The Tax Authorities have taken a commendable initiative in drafting an instruction and thereby clarifying the somewhat obscure situation that reigned in Finland concerning the taxation of poker winnings. An authoritative opinion on the matter was very much needed and makes the situation far better than it was before from the point of view of the poker players as well as the local Tax Administration offices. The in depth analysis of almost all of the questions related to the matter is an excellent demonstration of the efficiency of the Tax Authority.
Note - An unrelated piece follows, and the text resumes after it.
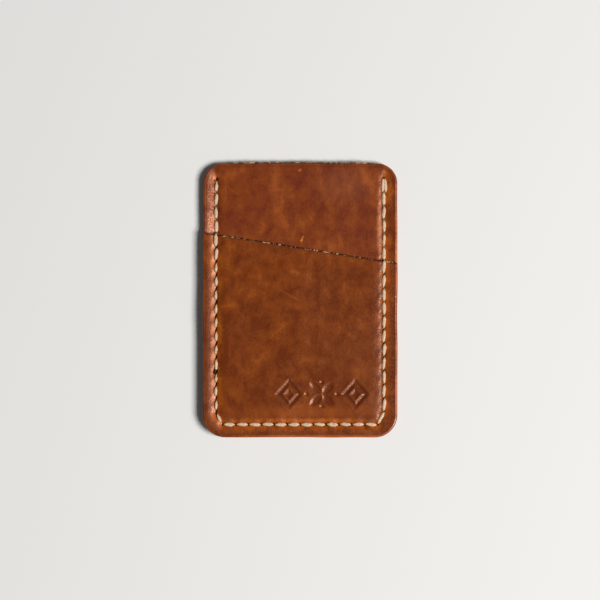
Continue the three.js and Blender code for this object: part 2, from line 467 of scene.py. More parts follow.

While for the most part doing a commendable job, the interpretation of Article 85 of the Income Tax Act can be considered erroneous. With regard to both the will of the Finnish legislator and the problems it causes with EU-law, it can be said that the requirement of an authorization to organize the games in the country of origin should not be considered a condition for the applicability of the article. Instead, tax freedom should be applied to all winnings from games organized by a company satisfying the conditions set out in Article 48 EC and therefore protected by the freedom to provide services. Whether the Tax Authorities will eventually implement the requirement will probably be found out soon enough, as more and more poker players start reporting their winnings in fear of “the bear’s” watchful eyes.

Pekka Albert Aho
AA Legal Finland
Helsinki (Finland)

*) A good deal of consideration is also given to the controversial ruling of the Finnish High Court in which PAF, although operating entirely from the autonomous island province of Åland, was considered to be organizing lotteries also in mainland Finland. The ruling was based on the fact that PAF had marketed the games aggressively in the mainland, created Finnish language web pages, and organized a possibility of a direct bank transfer between Finnish banks and the gaming account at PAF. While theoretically interesting, the case seems to have little significance to the taxation of poker winnings and can therefore be overlooked here.